Angela is poised to turn 106 this year on July 18.
Cape Albeon resident Elsa recently earned the title of “centenarian” when she turned 100 years old on Feb. 2. She celebrated with a big party complete with cake, balloons, gifts and family members who visited from near and far.
“My mom called me a peace baby because I was born right after World War I ended,” Elsa said. She recalled living in the days before many modern inventions, such as refrigerators. “We had ice boxes. It’s a compartment and it had a spot where you’d put ice. Then every day the ice man comes by in his little truck and the ice is in the back.”
And in the days before Vaseline and Vick’s Vapor Rub, she recalls a more primitive substitute. “When I was a kid and had a cold, my mother would put goose grease on my chest. The best invention in my lifetime was Vaseline because it wasn’t icky and didn’t smell.”
Elsa married and had two children, a son and a daughter. After her first husband died at the age of 55, Elsa eventually re-married. She and her second husband were married for 22 years before he passed away.
Elsa has numerous grandchildren and great-grandchildren.
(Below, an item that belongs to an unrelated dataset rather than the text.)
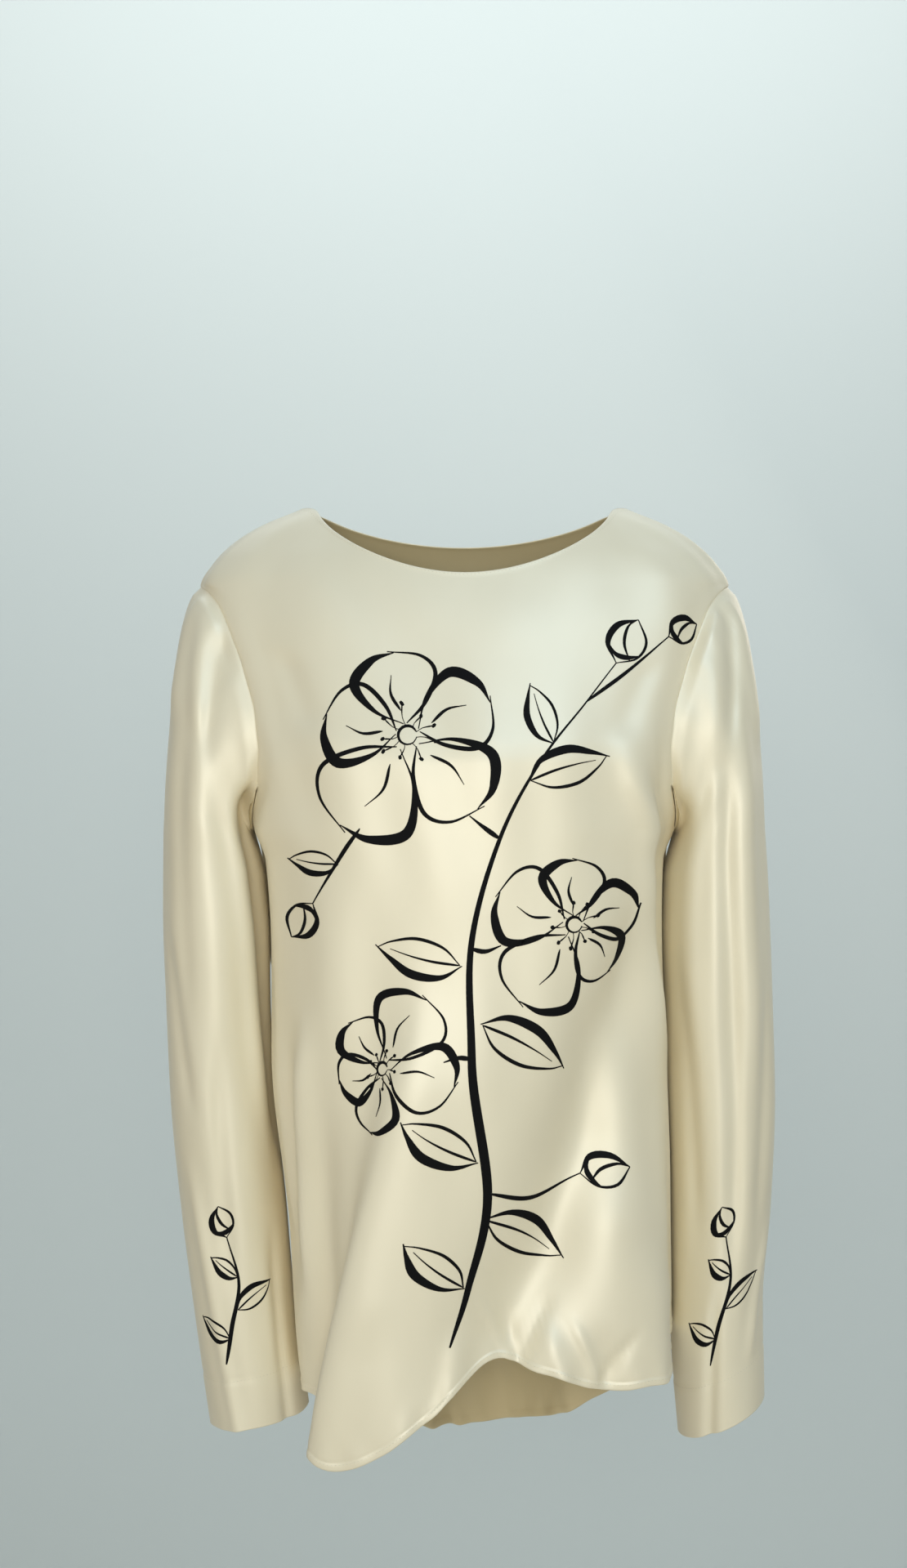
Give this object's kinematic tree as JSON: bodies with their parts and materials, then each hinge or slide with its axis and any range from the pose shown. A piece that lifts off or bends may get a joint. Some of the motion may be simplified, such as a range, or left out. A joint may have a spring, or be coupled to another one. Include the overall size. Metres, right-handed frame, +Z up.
{
  "type": "blouse",
  "caption": "Long-sleeved pullover satin blouse in its hollow worn form, with a wide neckline, set-in sleeves and a curved shirt-tail hem.",
  "frame": {"origin": "middle of the neck opening, level with the neck ends of the shoulder seams", "axes": "+Z up along the garment's length, -Y towards the front, +X towards the wearer's left"},
  "size_m": [0.458, 0.2739, 0.727],
  "materials": {
    "satin": "satin"
  },
  "bodies": {
    "root": {"front": "satin", "back": "satin", "sleeve_left": "satin", "sleeve_right": "satin"}
  },
  "joints": []
}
When asked what she has loved most in her long life, she said, “My children. I’m so grateful I have all these kids. Like I said in my speech at my birthday party the other night, Jimmy Stuart [who plays George Bailey] in ‘It’s A Wonderful Life’ said he’s the luckiest man in the world. And I said I feel like Jimmy Stuart. I’ve had a wonderful life – not an easy life, but a good life.”
As for advice she would impart onto future generations, Elsa said, “Live every day to the best of your ability. Take care of your health.”
Though she added a disclaimer. “Somebody said at my birthday party, ‘Wow, you really must’ve lived a clean life.’ I said, ‘Look, I didn’t live any different than you guys do today,’” she said with a laugh. “I smoked, I drank, I dated, I did everything you kids do today. I kept asking myself, ‘Why am I living so long?’ Because I didn’t live a pristine life. I lived like anyone else does.”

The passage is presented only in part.